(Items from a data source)

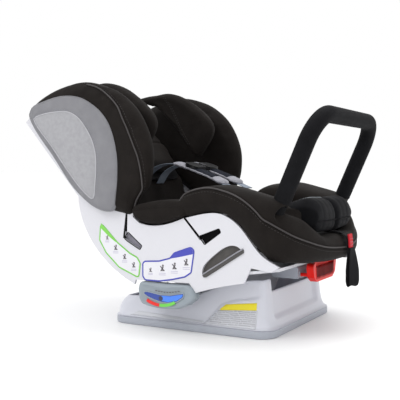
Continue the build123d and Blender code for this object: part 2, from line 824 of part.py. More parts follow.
with BuildPart() as buckle_housing:
    with BuildSketch(buckle_plane):
        RectangleRounded(BUCKLE_SIZE[0] - 8, BUCKLE_SIZE[1], 6)
    with BuildSketch(buckle_plane.offset(BUCKLE_SIZE[2])):
        RectangleRounded(BUCKLE_SIZE[0], BUCKLE_SIZE[1], 6)
    loft()
    # The mouth takes both tongues; the button sits in the front face.
    with BuildSketch(buckle_plane.offset(BUCKLE_SIZE[2] - 20)):
        with Locations((0, 6)):
            Rectangle(42, 4)
    extrude(amount=30, mode=Mode.SUBTRACT)
    with BuildSketch(buckle_front):
        Rectangle(BUTTON_SIZE[0], BUTTON_SIZE[1])
    extrude(amount=-13, mode=Mode.SUBTRACT)
save(buckle_housing.part, "buckle_housing")

with BuildPart() as buckle_button:
    with BuildSketch(buckle_front.offset(-6)):
        RectangleRounded(BUTTON_SIZE[0] - 2 * GAP, BUTTON_SIZE[1] - 2 * GAP, 3)
    extrude(amount=BUTTON_SIZE[2])
save(buckle_button.part, "buckle_button")

tongue_plane = Plane(
    origin=buckle_plane.origin + buckle_plane.y_dir * 7,
    x_dir=(0, 1, 0),
    z_dir=buckle_plane.y_dir,
)

with BuildPart() as buckle_tongues:
    with BuildSketch(tongue_plane):
        for side in (1, -1):
            with Locations((side * 10.5, -(BUCKLE_SIZE[2] - 5))):
                Rectangle(18, 28)
            with Locations((side * 17, -(BUCKLE_SIZE[2] + 14))):
                RectangleRounded(31, 14, 4)
    extrude(amount=-2)
save(buckle_tongues.part, "buckle_tongues")

# Lap straps from the tongues out to the sides of the seat cushion.
LAP_FRONT = Vector(46, 36, 283)
LAP_REAR = Vector(-74, 110, 246)

with BuildPart() as lap_and_crotch_straps:
    lap_run = LAP_FRONT - LAP_REAR
    lap_plane = Plane(
        origin=(LAP_FRONT + LAP_REAR) * 0.5,
        x_dir=lap_run,
        z_dir=lap_run.cross(Vector(0, 0, 1)).normalized(),
    )
    with BuildSketch(lap_plane):
        Rectangle(lap_run.length, 34)
    extrude(amount=1.6)
    mirror(about=Plane.XZ)
    with BuildSketch(buckle_plane.offset(-6)):
        Rectangle(30, 3)
    extrude(amount=6 - GAP)
save(lap_and_crotch_straps.part, "lap_and_crotch_straps")

# Rebound bar.
BAR_PATH = [
    (BAR_HALF_SPAN, -BAR_DEPTH),
    (BAR_HALF_SPAN, BAR_RISE),
    (-BAR_HALF_SPAN, BAR_RISE),
    (-BAR_HALF_SPAN, -BAR_DEPTH),
]
BAR_FOAM_END = -14.0
bar_face = Plane(
    origin=(BAR_FOOT[0], 0, BAR_FOOT[1]),
    x_dir=(0, 1, 0),
    z_dir=(math.sin(BAR_SLOPE), 0, -math.cos(BAR_SLOPE)),
)


def bent_bar(end, outer_radius, inner_radius):
    """A round tube bent along the bar's path, its legs ending at the given height."""
    path = [(BAR_HALF_SPAN, end), *BAR_PATH[1:3], (-BAR_HALF_SPAN, end)]
    with BuildPart() as bent:
        with BuildLine(bar_face) as line:
            FilletPolyline(*path, radius=BAR_CORNER)
        with BuildSketch(bar_plane(end)):
            with Locations((BAR_HALF_SPAN, 0)):
                Circle(outer_radius)
                Circle(inner_radius, mode=Mode.SUBTRACT)
        sweep(path=line.wires()[0])
    return bent.part


save(bent_bar(-BAR_DEPTH, BAR_TUBE_RADIUS, BAR_TUBE_RADIUS - 1.5), "rebound_bar_tube")
save(bent_bar(BAR_FOAM_END, BAR_FOAM_RADIUS, BAR_TUBE_RADIUS + 0.4), "rebound_bar_foam")

# ---------------------------------------------------------------- harness

STRAP_THICKNESS = 1.6
STRAP_WIDTH = 34.0
STRAP_SIDE = 38.0
UPPER_STRAP = [on_back(-250, 57.5), (-188, 342), (-156, 359), (-118, 364), (-82, 356), (-46, 343)]
LOWER_STRAP = [(-44, 342.3), (-8, 329), (24, 314), (44, 306)]
PAD_PATH = [(-96, 355), (-44, 336), (8, 315)]


def ribbon(points, thickness, width, side):
    """A flat band that follows a curve in the upright plane, centred at a distance to the left."""
    with BuildPart() as band:
        with BuildSketch(across(side + width / 2)):
            with BuildLine():
                Spline(points)
            trace(line_width=thickness)
        extrude(amount=width)
    return band.part


save_pair(ribbon(UPPER_STRAP, STRAP_THICKNESS, STRAP_WIDTH, STRAP_SIDE), "shoulder_strap")
save_pair(ribbon(LOWER_STRAP, STRAP_THICKNESS, STRAP_WIDTH, STRAP_SIDE), "harness_strap_lower")
save_pair(ribbon(PAD_PATH, 8, 46, STRAP_SIDE), "shoulder_pad")

CLIP_TILT = math.radians(20)
clip_plane = Plane(
    origin=(-66, 0, 353.5),
    x_dir=(0, 1, 0),
    z_dir=(math.sin(CLIP_TILT), 0, math.cos(CLIP_TILT)),
)
CLIP_BUTTON = 14.0

with BuildPart() as chest_clip:
    with BuildSketch(clip_plane):
        with Locations((31, 0)):
            RectangleRounded(59, 34, 13)
        Rectangle(CLIP_BUTTON + 2 * GAP, CLIP_BUTTON + 2 * GAP, mode=Mode.SUBTRACT)
    extrude(amount=9)
save_pair(chest_clip.part, "chest_clip")

with BuildPart() as chest_clip_button:
    with BuildSketch(clip_plane.offset(3)):
        RectangleRounded(CLIP_BUTTON, CLIP_BUTTON, 3)
    extrude(amount=8)
save(chest_clip_button.part, "chest_clip_button")

# Adjuster strap from under the foot insert, over the nose, with its red tab and hanging loop.
ADJUSTER_WIDTH = 26.0
ADJUSTER_PATH = [(250, 214.3), (284, 214.3), (302.5, 200), (302.5, 181)]
TAIL_PATH = [(303, 179), (301, 140), (301, 112), (307, 98), (314, 104), (317, 130), (312, 178)]
TAIL_THICKNESS = 2.4
TAB_CORNERS = [(304, 180), (304, 206), (300, 211), (309, 209), (311, 180)]

with BuildPart() as adjuster_strap:
    with BuildSketch(Plane.XZ):
        with BuildLine():
            FilletPolyline(*ADJUSTER_PATH, radius=9)
        trace(line_width=STRAP_THICKNESS)
    extrude(amount=ADJUSTER_WIDTH / 2, both=True)
save(adjuster_strap.part, "adjuster_strap")

with BuildPart() as adjuster_tab:
    with BuildSketch(Plane.XZ):
        with BuildLine():
            FilletPolyline(*TAB_CORNERS, radius=1.5, close=True)
        make_face()
    extrude(amount=ADJUSTER_WIDTH / 2, both=True)
save(adjuster_tab.part, "adjuster_tab")

with BuildPart() as adjuster_tail:
    with BuildSketch(Plane.XZ):
        with BuildLine():
            Spline(TAIL_PATH)
        trace(line_width=TAIL_THICKNESS)
    extrude(amount=ADJUSTER_WIDTH / 2, both=True)
save(adjuster_tail.part, "adjuster_tail")
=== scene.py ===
import math

import bmesh
import bpy
import numpy as np
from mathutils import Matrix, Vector
from mathutils.bvhtree import BVHTree


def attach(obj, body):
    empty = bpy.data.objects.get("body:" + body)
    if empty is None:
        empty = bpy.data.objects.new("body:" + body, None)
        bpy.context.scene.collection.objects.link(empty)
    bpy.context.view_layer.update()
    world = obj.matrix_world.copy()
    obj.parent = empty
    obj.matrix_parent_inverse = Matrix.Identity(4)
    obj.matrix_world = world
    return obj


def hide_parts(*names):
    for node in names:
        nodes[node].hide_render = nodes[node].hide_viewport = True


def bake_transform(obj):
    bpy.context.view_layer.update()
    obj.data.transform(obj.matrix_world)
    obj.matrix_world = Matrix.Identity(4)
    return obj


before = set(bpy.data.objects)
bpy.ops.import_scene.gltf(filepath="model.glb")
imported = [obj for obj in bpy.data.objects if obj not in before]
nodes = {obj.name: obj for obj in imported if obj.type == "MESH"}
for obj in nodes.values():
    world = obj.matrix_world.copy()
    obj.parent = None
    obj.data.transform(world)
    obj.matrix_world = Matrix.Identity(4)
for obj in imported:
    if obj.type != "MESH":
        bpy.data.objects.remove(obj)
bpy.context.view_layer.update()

SIDES = {"right": -1, "left": 1}
SHELL_FACE = 225
LABEL_FACE = SHELL_FACE + 0.15
PIPING_RADIUS = 1.7

# ---- camera

CAMERA_YAW = math.radians(29.2)
CAMERA_PITCH = math.radians(2.34)
CAMERA_PLACE = (0.799, -1.554, 0.349)
CAMERA_SENSOR = 36
CAMERA_LENS = 66.15


def add(name, data):
    """A new object in the scene."""
    made = bpy.data.objects.new(name, data)
    bpy.context.collection.objects.link(made)
    return made


camera = add("camera", bpy.data.cameras.new("camera"))
camera.data.sensor_width = CAMERA_SENSOR
camera.data.lens = CAMERA_LENS
camera.location = CAMERA_PLACE
look = Vector((
    -math.sin(CAMERA_YAW) * math.cos(CAMERA_PITCH),
    math.cos(CAMERA_YAW) * math.cos(CAMERA_PITCH),
    -math.sin(CAMERA_PITCH),
))
camera.rotation_euler = look.to_track_quat("-Z", "Y").to_euler()
bpy.context.scene.camera = camera


# ---- materials

mats = {}


def material(name, colour, roughness, second=None, metal=0.0, sheen=0.0, coat=0.0, gloss=0.5,
             patches=40.0, bumps=()):
    """A plain or lightly mottled surface. Each bump is (kind, scale, depth, direction)."""
    made = bpy.data.materials.new(name)
    made.use_nodes = True
    tree = made.node_tree
    shader = tree.nodes["Principled BSDF"]
    shader.inputs["Base Color"].default_value = (*colour, 1)
    shader.inputs["Roughness"].default_value = roughness
    shader.inputs["Metallic"].default_value = metal
    shader.inputs["Sheen Weight"].default_value = sheen
    shader.inputs["Sheen Roughness"].default_value = 0.5
    shader.inputs["Coat Weight"].default_value = coat
    shader.inputs["Specular IOR Level"].default_value = gloss
    where = tree.nodes.new("ShaderNodeTexCoord")
    if second:
        noise = tree.nodes.new("ShaderNodeTexNoise")
        noise.inputs["Scale"].default_value = patches
        noise.inputs["Detail"].default_value = 6
        ramp = tree.nodes.new("ShaderNodeValToRGB")
        ramp.color_ramp.elements[0].position = 0.3
        ramp.color_ramp.elements[0].color = (*colour, 1)
        ramp.color_ramp.elements[1].position = 0.7
        ramp.color_ramp.elements[1].color = (*second, 1)
        tree.links.new(where.outputs["Object"], noise.inputs["Vector"])
        tree.links.new(noise.outputs["Fac"], ramp.inputs["Fac"])
        tree.links.new(ramp.outputs["Color"], shader.inputs["Base Color"])
    normal = None
    for kind, scale, depth, direction in bumps:
        if kind == "wave":
            texture = tree.nodes.new("ShaderNodeTexWave")
            texture.bands_direction = direction
            height = texture.outputs["Fac"]
        elif kind == "cells":
            texture = tree.nodes.new("ShaderNodeTexVoronoi")
            height = texture.outputs["Distance"]
        else:
            texture = tree.nodes.new("ShaderNodeTexNoise")
            texture.inputs["Detail"].default_value = 4
            height = texture.outputs["Fac"]
        texture.inputs["Scale"].default_value = scale
        tree.links.new(where.outputs["Object"], texture.inputs["Vector"])
        bump = tree.nodes.new("ShaderNodeBump")
        bump.inputs["Distance"].default_value = depth
        bump.inputs["Strength"].default_value = 0.6
        tree.links.new(height, bump.inputs["Height"])
        if normal:
            tree.links.new(normal, bump.inputs["Normal"])
        normal = bump.outputs["Normal"]
    if normal:
        tree.links.new(normal, shader.inputs["Normal"])
    mats[name] = made
    return made


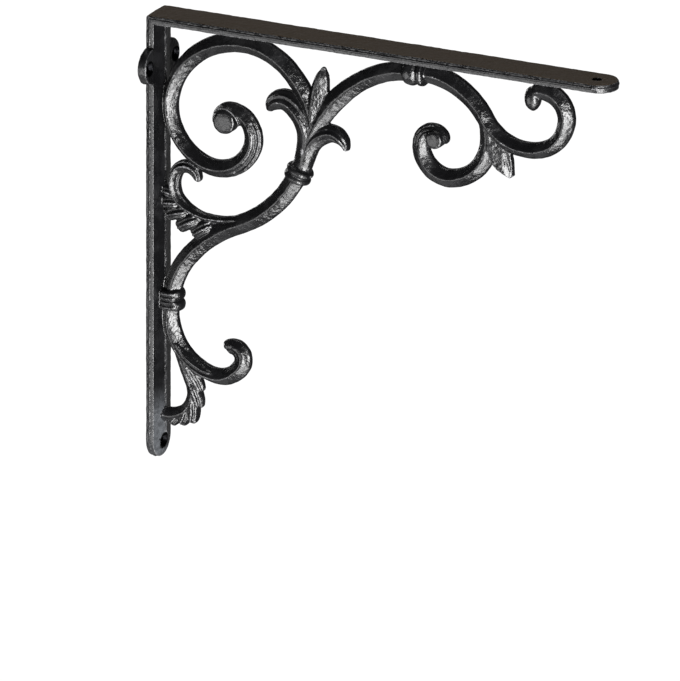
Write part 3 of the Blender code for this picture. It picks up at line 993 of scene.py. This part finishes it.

• **Aim**
Each line from the line with "make_face()" to the line with "for node in" is to be echoed exactly; both boundary lines are included, and nothing else is to be output.

• **Result for this task**
        make_face()
    extrude(amount=ADJUSTER_WIDTH / 2, both=True)
save(adjuster_tab.part, "adjuster_tab")

with BuildPart() as adjuster_tail:
    with BuildSketch(Plane.XZ):
        with BuildLine():
            Spline(TAIL_PATH)
        trace(line_width=TAIL_THICKNESS)
    extrude(amount=ADJUSTER_WIDTH / 2, both=True)
save(adjuster_tail.part, "adjuster_tail")
=== scene.py ===
import math

import bmesh
import bpy
import numpy as np
from mathutils import Matrix, Vector
from mathutils.bvhtree import BVHTree


def attach(obj, body):
    empty = bpy.data.objects.get("body:" + body)
    if empty is None:
        empty = bpy.data.objects.new("body:" + body, None)
        bpy.context.scene.collection.objects.link(empty)
    bpy.context.view_layer.update()
    world = obj.matrix_world.copy()
    obj.parent = empty
    obj.matrix_parent_inverse = Matrix.Identity(4)
    obj.matrix_world = world
    return obj


def hide_parts(*names):
    for node in names:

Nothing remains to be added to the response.